At the top of the Hillclimb, he stopped to survey his domain. The steps spilled down the open hillside amidst plantings and landings. In the summer, some landings had little white and yellow tables with people laughing and eating. But the chill wind off Elliott Bay had blown away such diners today. A shame, thought Wizard. The wind was juggling seagulls for an empty grandstand. Past the grey chute of Highway 99, there were the piers of the Aquarium and Waterfront Park. The waterfront Streetcar clanged past, elegant in green and gold. Wizard had ridden it once, for the extravagant sum of sixty cents. He had stayed on for the full ninety minutes allowed, touching the shining woodwork and gleaming brass, smelling the past in the vintage 1927 genuine Australian trolley car.
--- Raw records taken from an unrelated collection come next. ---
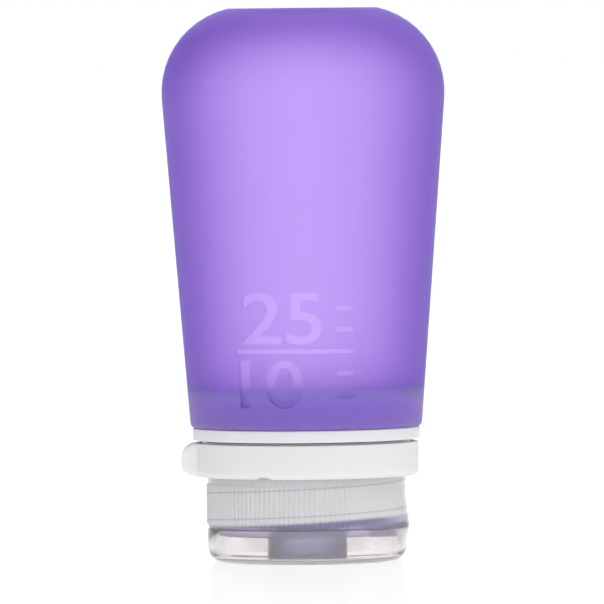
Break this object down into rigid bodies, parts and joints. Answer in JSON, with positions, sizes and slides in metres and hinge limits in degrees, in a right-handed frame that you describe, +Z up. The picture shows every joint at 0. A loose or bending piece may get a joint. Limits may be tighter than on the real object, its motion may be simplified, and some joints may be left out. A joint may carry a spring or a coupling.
{
  "type": "travel squeeze bottle",
  "caption": "Soft drafted squeeze bottle standing on a flip-lid screw cap, with a collar, a slit valve and a slip-on carrying loop.",
  "frame": {"origin": "centre of the closed lid's flat base, on which the bottle stands", "axes": "+Z up the bottle to the closed silicone end, -Y towards the marked front, -X towards the loop's pull tab"},
  "size_m": [0.0524, 0.0524, 0.1023],
  "materials": {
    "body_silicone": "translucent satin silicone",
    "collar_white": "fine satin",
    "cap_frosted": "frosted translucent",
    "valve_silicone": "soft translucent",
    "retainer_white": "satin",
    "strap_natural": "translucent",
    "lid_clear": "clear gloss",
    "loop_white": "frosted soft"
  },
  "bodies": {
    "bottle": {"bottle_body": "body_silicone", "threaded_collar": "collar_white"},
    "cap_carrier": {"valve_retainer": "retainer_white"},
    "screw_cap": {"cap": "cap_frosted", "valve": "valve_silicone", "hinge_strap": "strap_natural"},
    "flip_lid": {"lid": "lid_clear"},
    "carry_loop": {"loop": "loop_white"}
  },
  "joints": [
    {"name": "cap_rise", "type": "slide", "parent": "bottle", "child": "cap_carrier", "axis": [0, 0, -1], "range_m": [0, 0.016]},
    {"name": "cap_turn", "type": "hinge", "parent": "cap_carrier", "child": "screw_cap", "pos_m": [0, 0, 0.0064], "axis": [0, 0, -1], "range_deg": [0, 1150]},
    {"name": "lid_flip", "type": "hinge", "parent": "screw_cap", "child": "flip_lid", "pos_m": [-0.01762, 0.00712, 0.00635], "axis": [0.3746, 0.9272, 0], "range_deg": [0, 160], "deforming": ["hinge_strap"]},
    {"name": "loop_pull", "type": "slide", "parent": "screw_cap", "child": "carry_loop", "axis": [0, 0, -1], "range_m": [0, 0.026]}
  ],
  "couplings": [
    {"joint": "cap_rise", "follows": "cap_turn", "m_per_rad": 0.00079577}
  ]
}
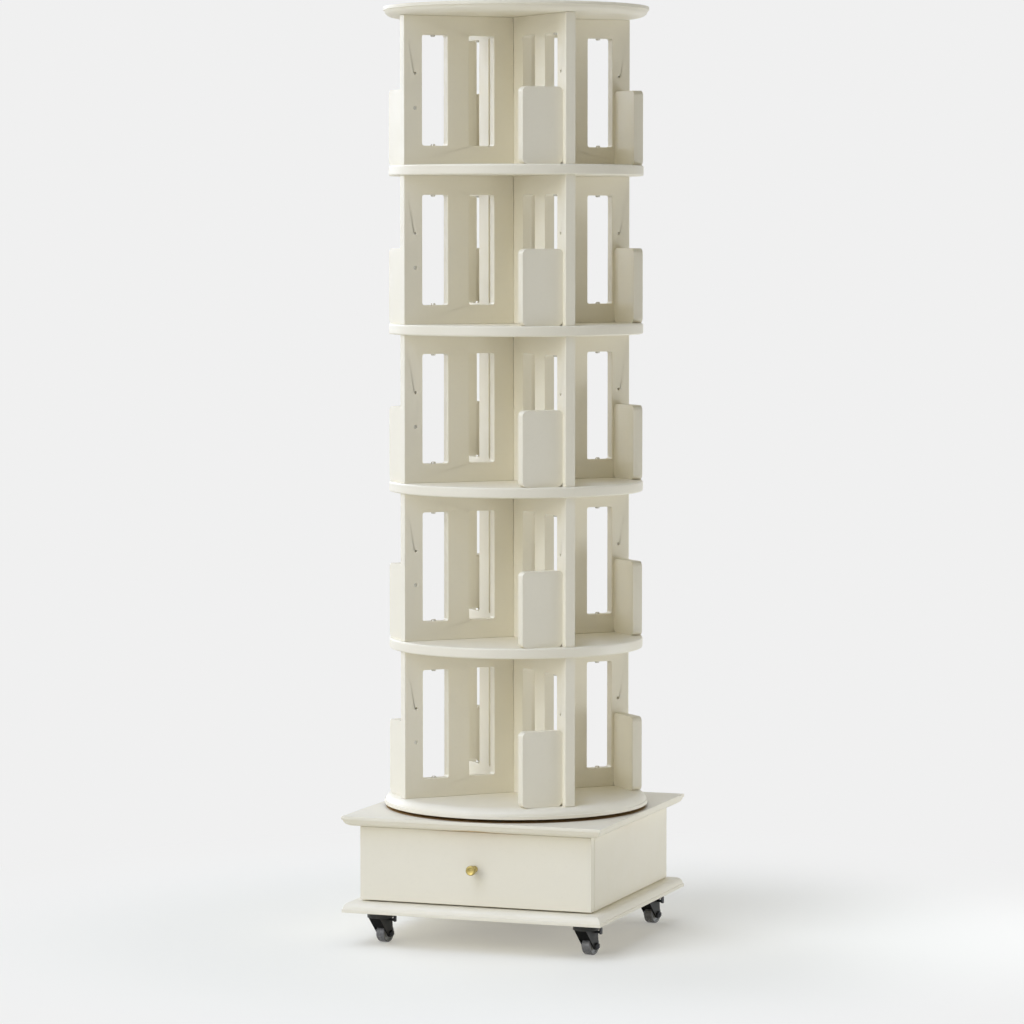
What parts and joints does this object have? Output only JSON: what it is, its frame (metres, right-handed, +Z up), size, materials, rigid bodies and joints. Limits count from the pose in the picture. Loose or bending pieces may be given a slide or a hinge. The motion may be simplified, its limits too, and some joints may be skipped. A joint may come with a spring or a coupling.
{
  "type": "revolving bookcase tower",
  "caption": "Floor-standing revolving bookcase: round shelves on crossed windowed boards, turning on a square drawer base with braked swivel casters.",
  "frame": {"origin": "centre of the base's footprint on the floor, straight under the turntable's axis", "axes": "+Z up along the tower's turning axis; the drawer opens towards -Y; +X is the right-hand side as seen from the drawer's front"},
  "size_m": [0.47, 0.47, 1.616],
  "materials": {
    "cream_paint": "satin cream paint on smooth fibreboard",
    "bright_steel": "zinc-plated steel",
    "ring_aluminium": "turned aluminium",
    "knob_brass": "aged brass, lacquered",
    "black_steel": "black powder coat",
    "axle_steel": "blackened steel",
    "wheel_grey": "moulded grey nylon",
    "brake_black": "moulded black nylon"
  },
  "bodies": {
    "base": {"base_bottom_plate": "cream_paint", "base_top_plate": "cream_paint", "case_side_left": "cream_paint", "case_side_right": "cream_paint", "case_back": "cream_paint", "case_slides": "bright_steel", "turntable_lower_ring": "ring_aluminium", "turntable_balls": "bright_steel", "turntable_lower_screws": "bright_steel", "caster_pads": "black_steel", "caster_screws": "bright_steel"},
    "drawer": {"drawer_front": "cream_paint", "drawer_side_left": "cream_paint", "drawer_side_right": "cream_paint", "drawer_back": "cream_paint", "drawer_bottom": "cream_paint", "drawer_knob": "knob_brass", "drawer_slides": "bright_steel", "drawer_screws": "bright_steel"},
    "tower": {"turntable_upper_ring": "ring_aluminium", "turntable_upper_screws": "bright_steel", "bottom_disc": "cream_paint", "shelf_1": "cream_paint", "shelf_2": "cream_paint", "shelf_3": "cream_paint", "shelf_4": "cream_paint", "top_disc": "cream_paint", "tier_1_board_a": "cream_paint", "tier_1_board_b": "cream_paint", "tier_1_book_stops": "cream_paint", "tier_2_board_a": "cream_paint", "tier_2_board_b": "cream_paint", "tier_2_book_stops": "cream_paint", "tier_3_board_a": "cream_paint", "tier_3_board_b": "cream_paint", "tier_3_book_stops": "cream_paint", "tier_4_board_a": "cream_paint", "tier_4_board_b": "cream_paint", "tier_4_book_stops": "cream_paint", "tier_5_board_a": "cream_paint", "tier_5_board_b": "cream_paint", "tier_5_book_stops": "cream_paint", "tie_bolts": "bright_steel", "book_stop_screws": "bright_steel"},
    "caster_front_left_swivel": {"caster_front_left_fork": "black_steel", "caster_front_left_axle": "axle_steel"},
    "caster_front_left_roller": {"caster_front_left_wheel": "wheel_grey"},
    "caster_front_left_lock": {"caster_front_left_brake": "brake_black"},
    "caster_rear_left_swivel": {"caster_rear_left_fork": "black_steel", "caster_rear_left_axle": "axle_steel"},
    "caster_rear_left_roller": {"caster_rear_left_wheel": "wheel_grey"},
    "caster_rear_left_lock": {"caster_rear_left_brake": "brake_black"},
    "caster_front_right_swivel": {"caster_front_right_fork": "black_steel", "caster_front_right_axle": "axle_steel"},
    "caster_front_right_roller": {"caster_front_right_wheel": "wheel_grey"},
    "caster_front_right_lock": {"caster_front_right_brake": "brake_black"},
    "caster_rear_right_swivel": {"caster_rear_right_fork": "black_steel", "caster_rear_right_axle": "axle_steel"},
    "caster_rear_right_roller": {"caster_rear_right_wheel": "wheel_grey"},
    "caster_rear_right_lock": {"caster_rear_right_brake": "brake_black"}
  },
  "joints": [
    {"name": "tower_turn", "type": "hinge", "parent": "base", "child": "tower", "pos_m": [0, 0, 0.229], "axis": [0, 0, 1], "continuous": true},
    {"name": "drawer_slide", "type": "slide", "parent": "base", "child": "drawer", "axis": [0, -1, 0], "range_m": [0, 0.25]},
    {"name": "caster_front_left_turn", "type": "hinge", "parent": "base", "child": "caster_front_left_swivel", "pos_m": [-0.188, -0.172, 0.055], "axis": [0, 0, 1], "continuous": true},
    {"name": "caster_front_left_roll", "type": "hinge", "parent": "caster_front_left_swivel", "child": "caster_front_left_roller", "pos_m": [-0.18461, -0.15842, 0.016], "axis": [-0.9703, 0.2419, 0], "continuous": true},
    {"name": "caster_front_left_brake_press", "type": "hinge", "parent": "caster_front_left_swivel", "child": "caster_front_left_lock", "pos_m": [-0.18485, -0.15939, 0.0405], "axis": [-0.9703, 0.2419, 0], "range_deg": [0, 90]},
    {"name": "caster_rear_left_turn", "type": "hinge", "parent": "base", "child": "caster_rear_left_swivel", "pos_m": [-0.188, 0.172, 0.055], "axis": [0, 0, 1], "continuous": true},
    {"name": "caster_rear_left_roll", "type": "hinge", "parent": "caster_rear_left_swivel", "child": "caster_rear_left_roller", "pos_m": [-0.18461, 0.18558, 0.016], "axis": [-0.9703, 0.2419, 0], "continuous": true},
    {"name": "caster_rear_left_brake_press", "type": "hinge", "parent": "caster_rear_left_swivel", "child": "caster_rear_left_lock", "pos_m": [-0.18485, 0.18461, 0.0405], "axis": [-0.9703, 0.2419, 0], "range_deg": [0, 90]},
    {"name": "caster_front_right_turn", "type": "hinge", "parent": "base", "child": "caster_front_right_swivel", "pos_m": [0.188, -0.172, 0.055], "axis": [0, 0, 1], "continuous": true},
    {"name": "caster_front_right_roll", "type": "hinge", "parent": "caster_front_right_swivel", "child": "caster_front_right_roller", "pos_m": [0.19139, -0.15842, 0.016], "axis": [-0.9703, 0.2419, 0], "continuous": true},
    {"name": "caster_front_right_brake_press", "type": "hinge", "parent": "caster_front_right_swivel", "child": "caster_front_right_lock", "pos_m": [0.19115, -0.15939, 0.0405], "axis": [-0.9703, 0.2419, 0], "range_deg": [0, 90]},
    {"name": "caster_rear_right_turn", "type": "hinge", "parent": "base", "child": "caster_rear_right_swivel", "pos_m": [0.188, 0.172, 0.055], "axis": [0, 0, 1], "continuous": true},
    {"name": "caster_rear_right_roll", "type": "hinge", "parent": "caster_rear_right_swivel", "child": "caster_rear_right_roller", "pos_m": [0.19139, 0.18558, 0.016], "axis": [-0.9703, 0.2419, 0], "continuous": true},
    {"name": "caster_rear_right_brake_press", "type": "hinge", "parent": "caster_rear_right_swivel", "child": "caster_rear_right_lock", "pos_m": [0.19115, 0.18461, 0.0405], "axis": [-0.9703, 0.2419, 0], "range_deg": [0, 90]}
  ]
}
They were a recent import to Seattle, but already he loved them as much as he loved Sylvester and the pigeons and the market itself.
At the bottom of the Pike Street stairs, he sauntered along past parked cars to the dumpster. Even from a distance, he could see it wouldn’t yield much. Two men with green plastic trash sacks were working it for aluminium cans. He slowed his pace to allow them to finish. It was painful to watch their pitiful efforts. They had the basic idea of scavenging, but could not surrender their belief in money. There were too many steps to their survival. Find the cans, crush the cans, haul the cans, sell the cans, and go buy a cup of coffee. They wouldn’t have too much luck; the dumpster looked as if it had already been worked several times that morning. Ironically, there would be more in there for a pure scavenger than for a can hunter.
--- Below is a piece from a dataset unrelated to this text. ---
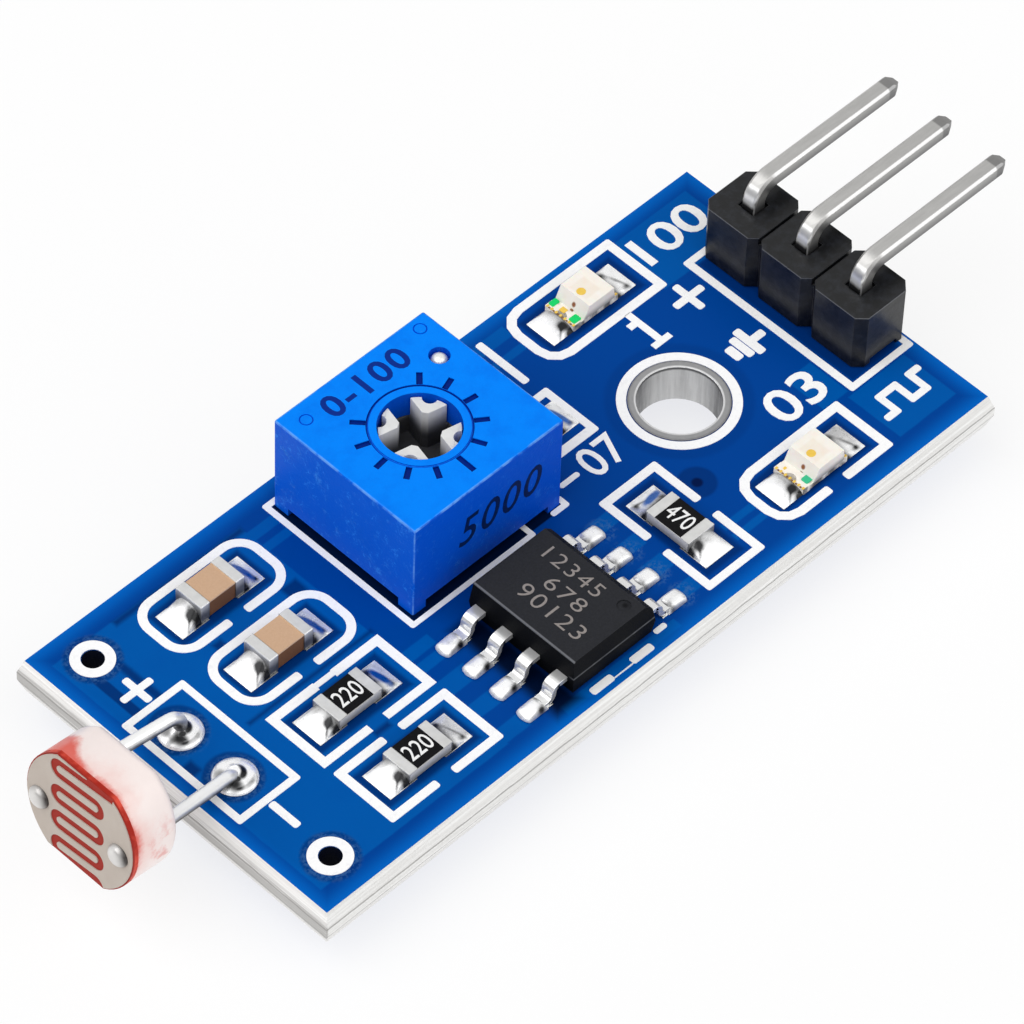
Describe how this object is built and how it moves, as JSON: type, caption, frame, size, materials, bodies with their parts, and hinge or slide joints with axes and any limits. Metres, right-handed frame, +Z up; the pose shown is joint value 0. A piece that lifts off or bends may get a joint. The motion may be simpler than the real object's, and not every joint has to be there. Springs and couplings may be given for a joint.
{
  "type": "light sensor module",
  "caption": "Small blue circuit board with a photoresistor at one end, a square level trimmer, a comparator, indicator lights, a mounting hole and a bent pin header.",
  "frame": {"origin": "axis of the mounting hole at the board's underside", "axes": "+X along the board to the pin header, +Y across the board to the trimmer's side, +Z up out of the component side"},
  "size_m": [0.0419, 0.0148, 0.0074],
  "materials": {
    "board": "glass fibre board under glossy blue solder mask, bare pale edges",
    "tinned_copper": "tinned copper",
    "sensor_ceramic": "white ceramic with a pink tinge",
    "sensor_film": "dark red light-sensitive film",
    "sensor_plate": "matt grey-beige metal film",
    "tinned_wire": "bright tinned wire",
    "trimmer_blue": "satin moulded plastic",
    "adjuster_white": "satin moulded plastic",
    "wiper_brass": "spring brass",
    "element_ceramic": "white ceramic",
    "carbon_track": "printed resistive track",
    "seal_resin": "cast resin",
    "package_black": "matt moulded resin",
    "tinned_lead": "tinned lead frame",
    "header_black": "satin moulded plastic",
    "header_pin": "tin plated square wire",
    "capacitor_tan": "fired ceramic",
    "end_band": "tinned end band",
    "resistor_ceramic": "grey ceramic",
    "resistor_black": "black glaze",
    "light_base": "white base board",
    "light_lens": "milky clear resin",
    "light_die": "yellow chip",
    "gold_contact": "gold plated contact",
    "solder": "bright solder"
  },
  "bodies": {
    "board": {"circuit_board": "board", "mounting_hole_plating": "tinned_copper", "plated_holes": "tinned_copper", "surface_pads": "tinned_copper", "photoresistor_disc": "sensor_ceramic", "photoresistor_film": "sensor_film", "photoresistor_plates": "sensor_plate", "photoresistor_lead_1": "tinned_wire", "photoresistor_lead_2": "tinned_wire", "trimmer_housing": "trimmer_blue", "trimmer_element": "element_ceramic", "trimmer_track": "carbon_track", "trimmer_seal": "seal_resin", "trimmer_terminals": "tinned_wire", "trimmer_stud": "tinned_wire", "comparator_body": "package_black", "comparator_lead_1": "tinned_lead", "comparator_lead_2": "tinned_lead", "comparator_lead_3": "tinned_lead", "comparator_lead_4": "tinned_lead", "comparator_lead_5": "tinned_lead", "comparator_lead_6": "tinned_lead", "comparator_lead_7": "tinned_lead", "comparator_lead_8": "tinned_lead", "header_body": "header_black", "header_pin_1": "header_pin", "header_pin_2": "header_pin", "header_pin_3": "header_pin", "capacitor_1_body": "capacitor_tan", "capacitor_1_bands": "end_band", "capacitor_2_body": "capacitor_tan", "capacitor_2_bands": "end_band", "resistor_1_body": "resistor_ceramic", "resistor_1_cover": "resistor_black", "resistor_1_bands": "end_band", "resistor_2_body": "resistor_ceramic", "resistor_2_cover": "resistor_black", "resistor_2_bands": "end_band", "resistor_3_body": "resistor_ceramic", "resistor_3_cover": "resistor_black", "resistor_3_bands": "end_band", "resistor_4_body": "resistor_ceramic", "resistor_4_cover": "resistor_black", "resistor_4_bands": "end_band", "power_light_base": "light_base", "power_light_lens": "light_lens", "power_light_die": "light_die", "power_light_contacts": "gold_contact", "output_light_base": "light_base", "output_light_lens": "light_lens", "output_light_die": "light_die", "output_light_contacts": "gold_contact", "photoresistor_solder": "solder", "trimmer_solder": "solder", "header_solder": "solder", "comparator_solder": "solder", "chip_solder": "solder"},
    "rotor": {"trimmer_rotor": "adjuster_white", "trimmer_wiper": "wiper_brass"}
  },
  "joints": [
    {"name": "adjuster_turn", "type": "hinge", "parent": "board", "child": "rotor", "pos_m": [-0.00984, 0.00277, 0.005], "axis": [0, 0, 1], "range_deg": [-120, 120]}
  ]
}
He watched them plod off with their sacks over their shoulders before he approached the dumpster. He gave a snort at Euripides’s idea of good stuff. Fish bones and stray socks, empty cans and crumpled newspaper. A ripped tutu. Seven squished tubes of Vampire Blood, complete with plastic fangs. Empty cardboard boxes and packing. A plastic fright wig. A box of brown lettuce. A brown paper sack labelled WIZARD.
It was cold, suddenly. Not that the wind came any swifter off the bay. The seagulls were still screaming as they wheeled, the traffic still rushed and rumbled. A breeze, half of power and half grey, stirred his hair. The cold began in the pit of Wizard’s stomach and emanated outward. His ears rang and he cringed from the expected blow.
A pigeon swooped down suddenly to alight on the edge of the open dumpster. He eyed Wizard anxiously. He was very young, his beak still wide and pink. ‘I’m all right,’ Wizard reassured him. ‘Just give me a moment. I’ll be fine.’ The pigeon fluttered closer, to peck at the fish bones, and reject them. A sudden jab of his beak rustled the paper sack. ‘Yes, yes, I see it. It just took me a bit by surprise, that’s all. Go along now. Popcorn later, at the park. If you see Cassie, tell her I’m looking for her. No, on second thought, stay clear of her. You’re still tender, and you aren’t fast enough to get away from her. Just pass it on to anyone. I’m looking for Cassie.’